Do this
Every record must be repeated exactly, with no omission.

-- Begin --

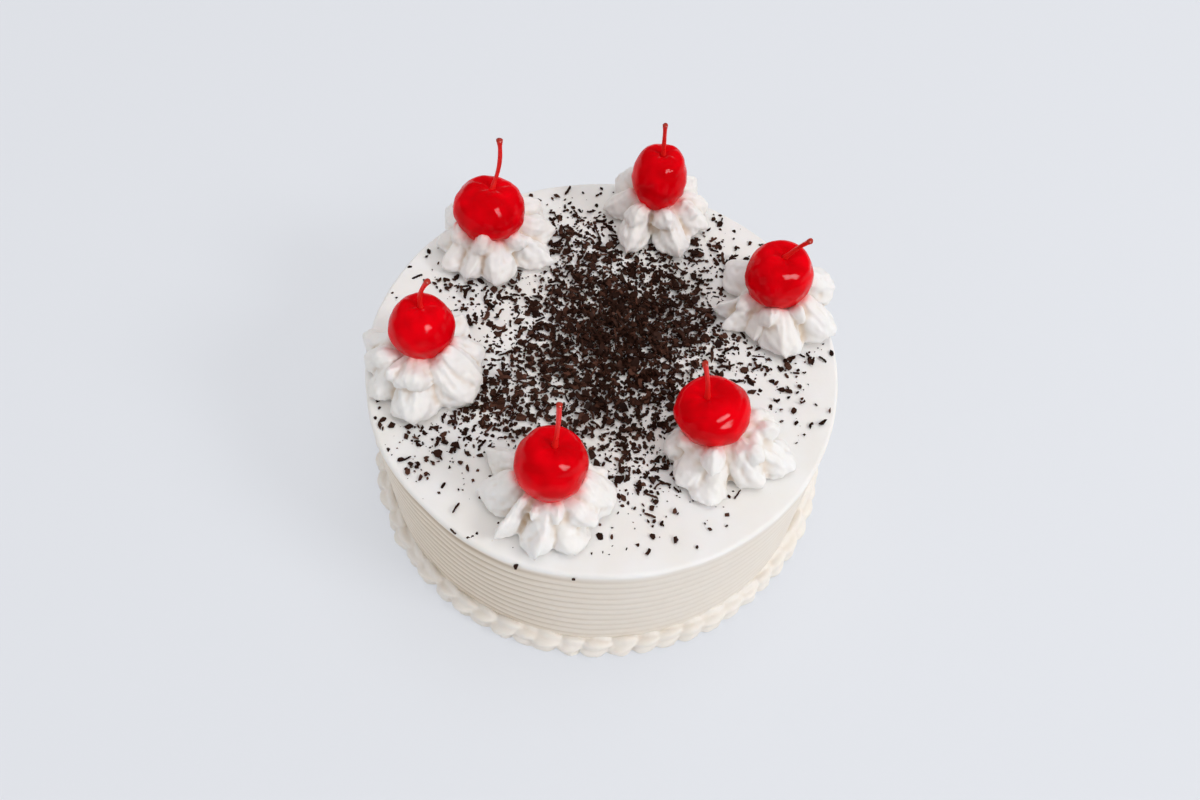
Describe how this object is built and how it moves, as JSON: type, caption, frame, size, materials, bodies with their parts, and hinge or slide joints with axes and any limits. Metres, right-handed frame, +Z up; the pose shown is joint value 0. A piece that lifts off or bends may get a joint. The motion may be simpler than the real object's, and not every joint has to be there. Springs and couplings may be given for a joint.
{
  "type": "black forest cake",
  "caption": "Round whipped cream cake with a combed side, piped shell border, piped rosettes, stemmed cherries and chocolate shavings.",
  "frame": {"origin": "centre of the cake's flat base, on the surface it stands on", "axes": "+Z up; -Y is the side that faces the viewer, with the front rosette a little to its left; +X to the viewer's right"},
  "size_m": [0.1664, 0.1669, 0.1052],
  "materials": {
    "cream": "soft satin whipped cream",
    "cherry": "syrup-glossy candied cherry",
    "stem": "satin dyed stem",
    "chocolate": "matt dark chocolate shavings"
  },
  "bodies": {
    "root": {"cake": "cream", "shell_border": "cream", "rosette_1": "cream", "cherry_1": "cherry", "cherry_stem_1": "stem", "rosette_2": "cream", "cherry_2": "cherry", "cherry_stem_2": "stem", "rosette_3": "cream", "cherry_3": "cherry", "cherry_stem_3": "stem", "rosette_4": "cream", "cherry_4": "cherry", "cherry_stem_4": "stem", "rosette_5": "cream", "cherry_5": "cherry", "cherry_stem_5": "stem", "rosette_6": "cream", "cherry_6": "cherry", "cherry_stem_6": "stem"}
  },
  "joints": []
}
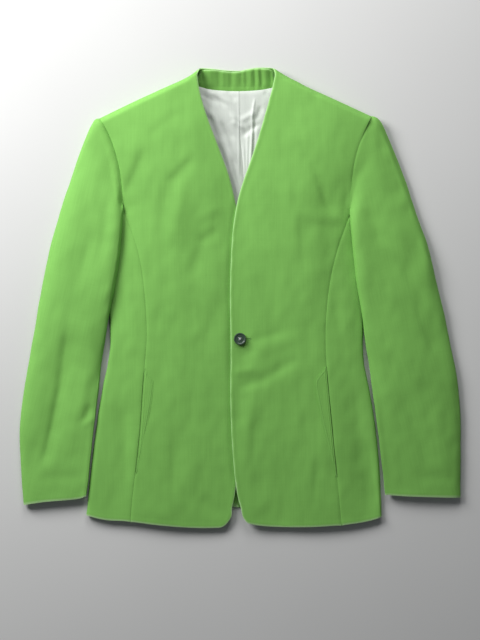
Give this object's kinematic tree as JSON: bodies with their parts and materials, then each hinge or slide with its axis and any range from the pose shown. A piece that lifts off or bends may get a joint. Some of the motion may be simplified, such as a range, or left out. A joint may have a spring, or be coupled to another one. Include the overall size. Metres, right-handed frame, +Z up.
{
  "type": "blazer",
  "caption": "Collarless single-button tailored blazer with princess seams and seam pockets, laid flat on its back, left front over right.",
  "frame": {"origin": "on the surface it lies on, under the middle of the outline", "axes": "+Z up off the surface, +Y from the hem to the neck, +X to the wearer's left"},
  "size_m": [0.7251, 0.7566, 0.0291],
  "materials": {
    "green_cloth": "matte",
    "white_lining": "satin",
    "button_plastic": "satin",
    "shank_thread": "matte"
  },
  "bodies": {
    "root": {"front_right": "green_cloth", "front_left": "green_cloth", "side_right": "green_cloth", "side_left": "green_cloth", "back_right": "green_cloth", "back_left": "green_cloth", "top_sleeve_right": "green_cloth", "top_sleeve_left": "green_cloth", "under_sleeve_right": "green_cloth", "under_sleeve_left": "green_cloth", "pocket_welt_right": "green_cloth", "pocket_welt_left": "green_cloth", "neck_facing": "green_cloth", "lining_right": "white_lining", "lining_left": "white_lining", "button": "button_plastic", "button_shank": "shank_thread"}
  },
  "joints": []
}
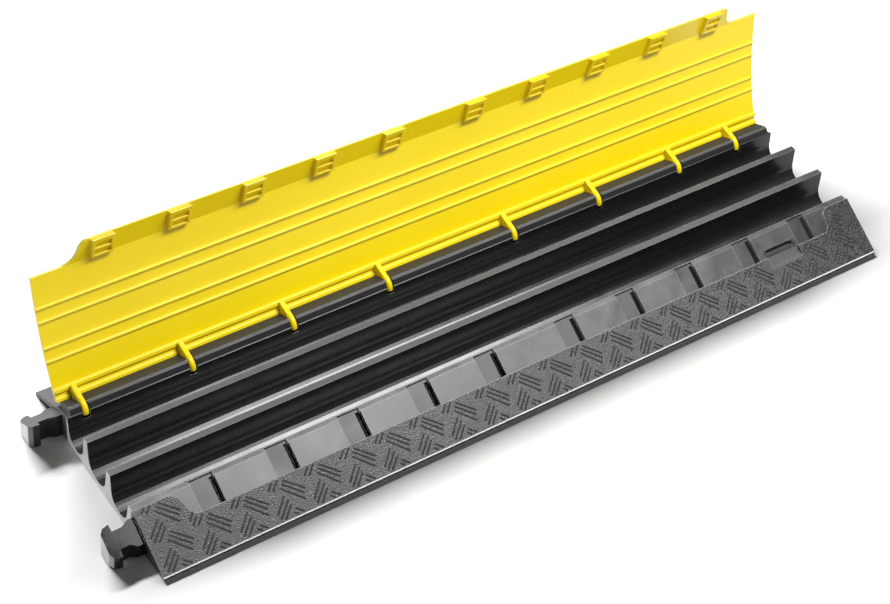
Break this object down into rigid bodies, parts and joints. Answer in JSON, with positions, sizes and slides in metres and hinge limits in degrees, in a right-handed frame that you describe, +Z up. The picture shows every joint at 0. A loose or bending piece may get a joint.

-- End --

Response
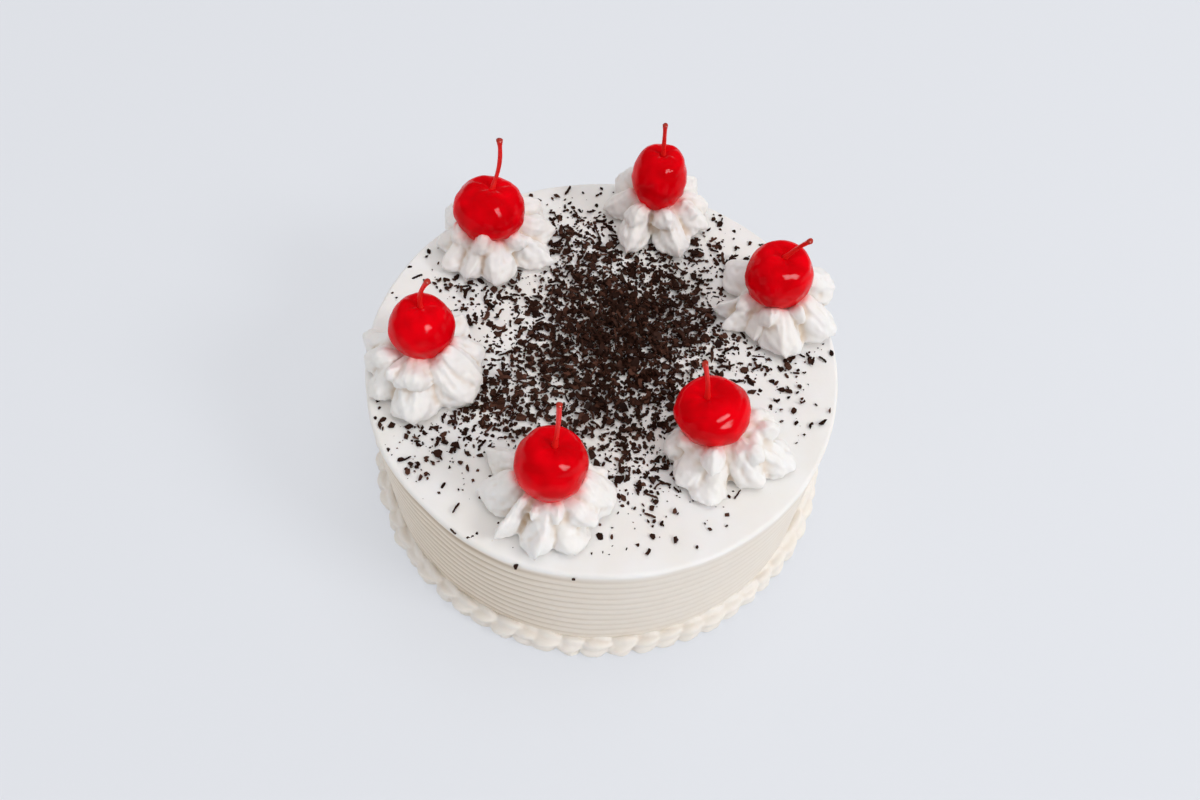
Describe how this object is built and how it moves, as JSON: type, caption, frame, size, materials, bodies with their parts, and hinge or slide joints with axes and any limits. Metres, right-handed frame, +Z up; the pose shown is joint value 0. A piece that lifts off or bends may get a joint. The motion may be simpler than the real object's, and not every joint has to be there. Springs and couplings may be given for a joint.
{
  "type": "black forest cake",
  "caption": "Round whipped cream cake with a combed side, piped shell border, piped rosettes, stemmed cherries and chocolate shavings.",
  "frame": {"origin": "centre of the cake's flat base, on the surface it stands on", "axes": "+Z up; -Y is the side that faces the viewer, with the front rosette a little to its left; +X to the viewer's right"},
  "size_m": [0.1664, 0.1669, 0.1052],
  "materials": {
    "cream": "soft satin whipped cream",
    "cherry": "syrup-glossy candied cherry",
    "stem": "satin dyed stem",
    "chocolate": "matt dark chocolate shavings"
  },
  "bodies": {
    "root": {"cake": "cream", "shell_border": "cream", "rosette_1": "cream", "cherry_1": "cherry", "cherry_stem_1": "stem", "rosette_2": "cream", "cherry_2": "cherry", "cherry_stem_2": "stem", "rosette_3": "cream", "cherry_3": "cherry", "cherry_stem_3": "stem", "rosette_4": "cream", "cherry_4": "cherry", "cherry_stem_4": "stem", "rosette_5": "cream", "cherry_5": "cherry", "cherry_stem_5": "stem", "rosette_6": "cream", "cherry_6": "cherry", "cherry_stem_6": "stem"}
  },
  "joints": []
}
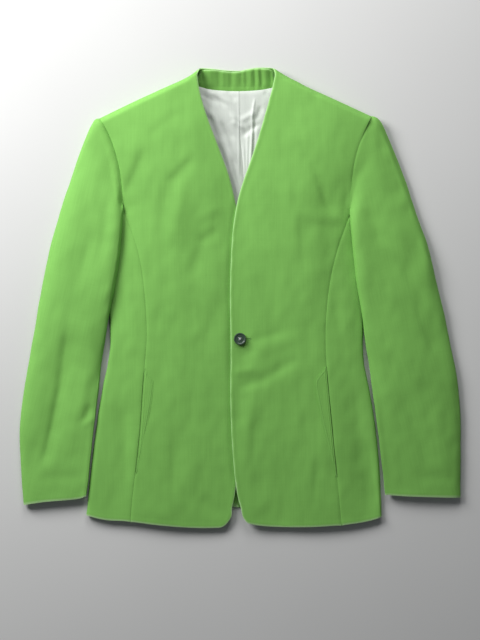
Give this object's kinematic tree as JSON: bodies with their parts and materials, then each hinge or slide with its axis and any range from the pose shown. A piece that lifts off or bends may get a joint. Some of the motion may be simplified, such as a range, or left out. A joint may have a spring, or be coupled to another one. Include the overall size. Metres, right-handed frame, +Z up.
{
  "type": "blazer",
  "caption": "Collarless single-button tailored blazer with princess seams and seam pockets, laid flat on its back, left front over right.",
  "frame": {"origin": "on the surface it lies on, under the middle of the outline", "axes": "+Z up off the surface, +Y from the hem to the neck, +X to the wearer's left"},
  "size_m": [0.7251, 0.7566, 0.0291],
  "materials": {
    "green_cloth": "matte",
    "white_lining": "satin",
    "button_plastic": "satin",
    "shank_thread": "matte"
  },
  "bodies": {
    "root": {"front_right": "green_cloth", "front_left": "green_cloth", "side_right": "green_cloth", "side_left": "green_cloth", "back_right": "green_cloth", "back_left": "green_cloth", "top_sleeve_right": "green_cloth", "top_sleeve_left": "green_cloth", "under_sleeve_right": "green_cloth", "under_sleeve_left": "green_cloth", "pocket_welt_right": "green_cloth", "pocket_welt_left": "green_cloth", "neck_facing": "green_cloth", "lining_right": "white_lining", "lining_left": "white_lining", "button": "button_plastic", "button_shank": "shank_thread"}
  },
  "joints": []
}
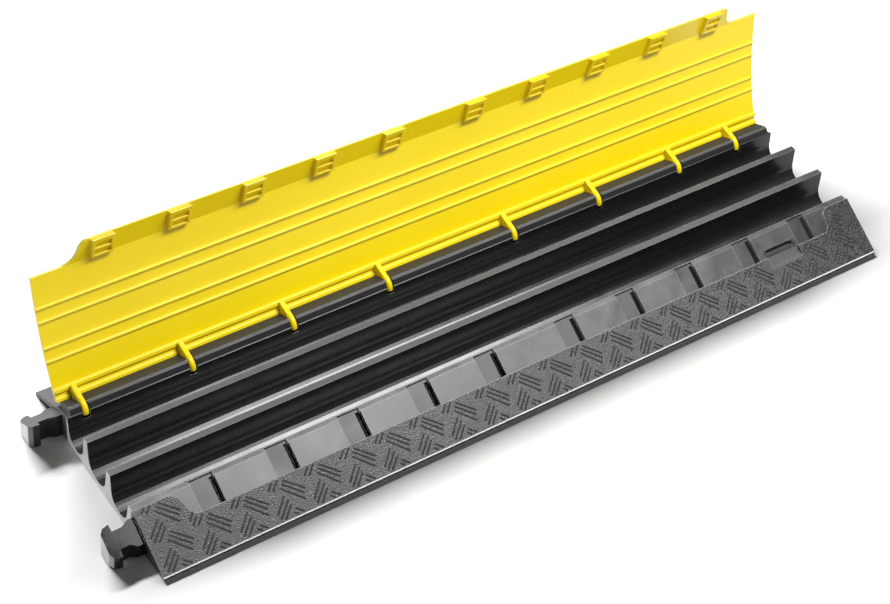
Break this object down into rigid bodies, parts and joints. Answer in JSON, with positions, sizes and slides in metres and hinge limits in degrees, in a right-handed frame that you describe, +Z up. The picture shows every joint at 0. A loose or bending piece may get a joint.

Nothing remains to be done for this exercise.